As one reviewer stated, Wallace had found a new concision. This novel, set in IRS offices and jam-packed with jargon, is a surprisingly fluid read. Relative to IJ, it’s practically Stieg Larsson’s Millennium Trilogy except without all the Herring sandwiches and also except the fact that TPK is the beautifully written work of a virtuoso.
DFW is in each of these characters, which has taught me something about writing. Having read Although of Course You End Up Becoming Yourself, I recognize many of the characters’ traits (uncontrollable sweating, pathological self-consciousness) as belonging directly to Wallace. Yet here he’s made David Foster Wallace into not just the one narrator who shares his name, but each of these intricately realized people. Now, I’m sure this is something that could be abstractly conveyed in creative writing workshops, but to observe a master in action, that’s the way to learn.

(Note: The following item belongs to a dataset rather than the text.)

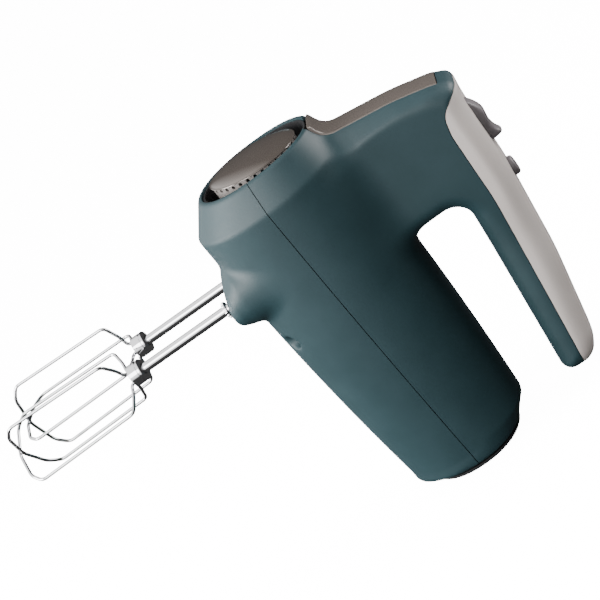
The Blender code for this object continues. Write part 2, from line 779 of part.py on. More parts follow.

So say goodbye to Muhammad Ali. Hulk Hogan and Ric Flair rolled into one[5]. The Bob Dylan of textual expression, the author of Fate, Time, and Language, a man who spoke mostly about forgiveness…Jonathan Franzen said of him, “Somebody could write a long monograph on how deliberately and artfully he deploys the modifier ‘sort of.’” Mario Incandenza asked, “How can you tell if somebody is sad?”
A quote from Milton speaks best to what David Foster’s writing has done for so many people, “What is dark in me Illumine, what is low raise and support.”
Thanks.

[1] E.G. Lane Dean Jr. and Irrelevant Chris Fogle.
[2] Not sure if it was even possible to.
[3] Then again the short story My Appearance from Girl with Curious Hair way back in 1989 suggests Wallace could stand on his own two feet without so much “titty-pinching” when he chose to.
[4] Even though by anyone else’s standard it’s full of fuckery: dozens of different narrators and tones, chapters that begin, “Author here,” several pages divided into columns that say little more than, “Howard Cardwell turns a page. Ken Wax turns a page. ‘Groovy’ Bruce Channing attaches a form to a file. Ann Williams turns a page. Anand Singh turns two pages at once by mistake and turns one back which makes a slightly different sound.”
[5] For non-wrestling fans, this conveys the bombastic showmanship of Hogan combined with the peerless technical proficiency of Ric Flair.